++++ Data excerpts ++++

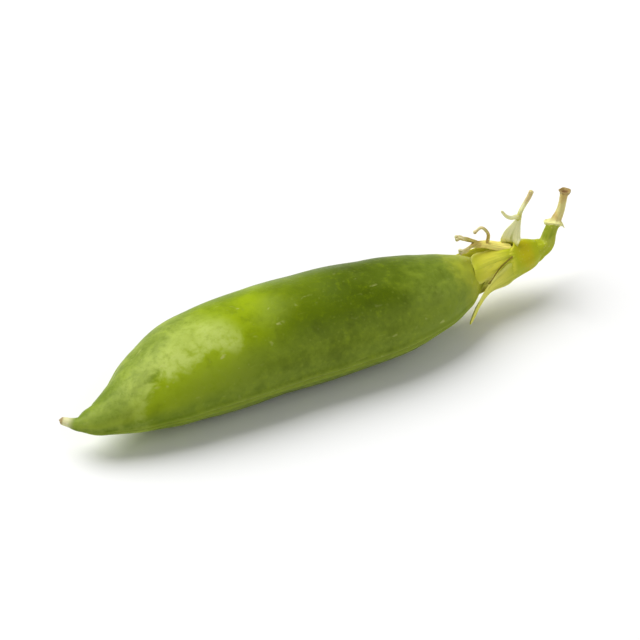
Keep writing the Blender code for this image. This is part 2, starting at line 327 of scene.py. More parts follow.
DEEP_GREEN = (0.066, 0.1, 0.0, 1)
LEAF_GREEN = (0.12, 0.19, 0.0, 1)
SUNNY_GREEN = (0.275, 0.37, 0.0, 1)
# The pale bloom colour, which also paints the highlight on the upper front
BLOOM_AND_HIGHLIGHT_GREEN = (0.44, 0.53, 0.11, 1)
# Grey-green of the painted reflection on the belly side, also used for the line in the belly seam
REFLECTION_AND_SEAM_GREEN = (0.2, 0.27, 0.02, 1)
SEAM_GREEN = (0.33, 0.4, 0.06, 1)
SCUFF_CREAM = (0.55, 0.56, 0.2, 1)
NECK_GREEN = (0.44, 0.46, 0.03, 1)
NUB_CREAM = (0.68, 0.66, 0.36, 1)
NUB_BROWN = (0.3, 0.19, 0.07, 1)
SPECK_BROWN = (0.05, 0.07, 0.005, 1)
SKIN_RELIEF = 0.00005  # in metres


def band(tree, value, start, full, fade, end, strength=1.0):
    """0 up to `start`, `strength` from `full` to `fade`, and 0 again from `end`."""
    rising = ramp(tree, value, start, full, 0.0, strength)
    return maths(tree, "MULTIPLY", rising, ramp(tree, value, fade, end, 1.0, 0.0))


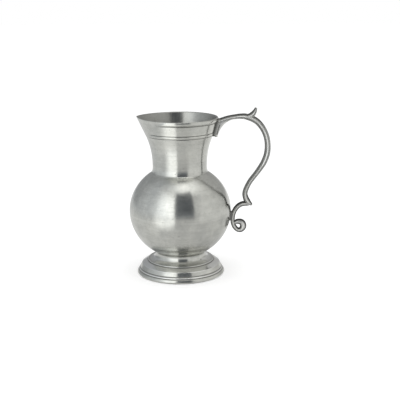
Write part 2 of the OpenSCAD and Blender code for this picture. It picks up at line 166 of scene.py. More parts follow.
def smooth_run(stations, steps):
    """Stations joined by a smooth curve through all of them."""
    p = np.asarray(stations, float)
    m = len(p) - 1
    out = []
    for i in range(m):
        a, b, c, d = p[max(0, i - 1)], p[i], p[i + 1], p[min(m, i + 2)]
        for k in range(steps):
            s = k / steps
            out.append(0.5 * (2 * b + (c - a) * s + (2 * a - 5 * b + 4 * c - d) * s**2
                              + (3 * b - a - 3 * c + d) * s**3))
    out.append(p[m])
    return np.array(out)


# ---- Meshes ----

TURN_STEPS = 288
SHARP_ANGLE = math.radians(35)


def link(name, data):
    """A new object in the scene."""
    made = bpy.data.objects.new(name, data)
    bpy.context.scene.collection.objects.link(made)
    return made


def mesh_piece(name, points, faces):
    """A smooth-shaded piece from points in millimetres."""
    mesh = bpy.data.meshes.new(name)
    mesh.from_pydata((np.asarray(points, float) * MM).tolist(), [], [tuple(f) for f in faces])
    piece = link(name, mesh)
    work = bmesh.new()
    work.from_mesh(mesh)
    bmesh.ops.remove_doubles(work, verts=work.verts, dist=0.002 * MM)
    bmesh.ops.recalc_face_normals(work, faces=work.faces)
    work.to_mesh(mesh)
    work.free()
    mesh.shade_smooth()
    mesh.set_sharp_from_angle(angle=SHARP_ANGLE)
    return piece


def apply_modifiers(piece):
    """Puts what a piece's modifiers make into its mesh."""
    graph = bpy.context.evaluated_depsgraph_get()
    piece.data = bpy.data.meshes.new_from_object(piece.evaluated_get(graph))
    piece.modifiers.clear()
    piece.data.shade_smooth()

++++

Set task
Your answer should be a single number: the count of lines that contain "part".

Output of the task
2